As we travel around, we seek authenticity, we seek to understand the true culture of our chosen destination. But in order to do this, we go on a vacation – with a mindset already prepared to forgo the everyday problems that we face. We travel using infrastructure that was perhaps specifically built for us – airports, hotels, hostels, restaurants. And worse of all, culture and heritage becomes commercialised in order for us to understand and to experience them better. Food, culture, history, atrocities become one McDonalised illusion. Locals wear their costumes, modify their dances, adjust their food, their way of living to please the paying and rich foreigner who is seeking to obtain a more fulfilling (yet empty of reality) experience. One quote from a Hawaiian resident has remained in my thoughts for quite a long time:

“We don’t want tourism. We don’t want you. We don’t want to be degraded as servants and dancers. That is cultural prostitution. I don’t want to see a single one of you in Hawaii.

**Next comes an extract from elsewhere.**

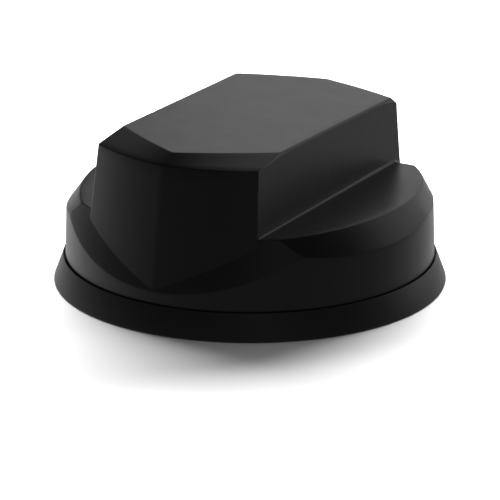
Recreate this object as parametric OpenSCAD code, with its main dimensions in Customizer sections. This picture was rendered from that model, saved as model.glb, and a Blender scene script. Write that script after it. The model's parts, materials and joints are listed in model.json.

There are no innocent tourists.”

 

Then how come travelling is so deeply sought after? Why are billions of travellers polluting the atmosphere to travel, to discover (yet impose), to explore (yet get secluded) to capture (yet fail to see)? Because, well, frankly there is no better way to experience what we are seeking. While computers, mobiles, virtual reality, books, can give you a snippet of what one can find outside of our little bubble – it remains just that, an idea, an even greater illusion.

Although some might argue that while we travel we are merely consumers, and not anthropologists trying to safeguard the earth, we should still make every effort to respect the rules, customs, languages, and behaviour of the residents and locals. An effort to keep disturbance and our cultural influences to a minimum.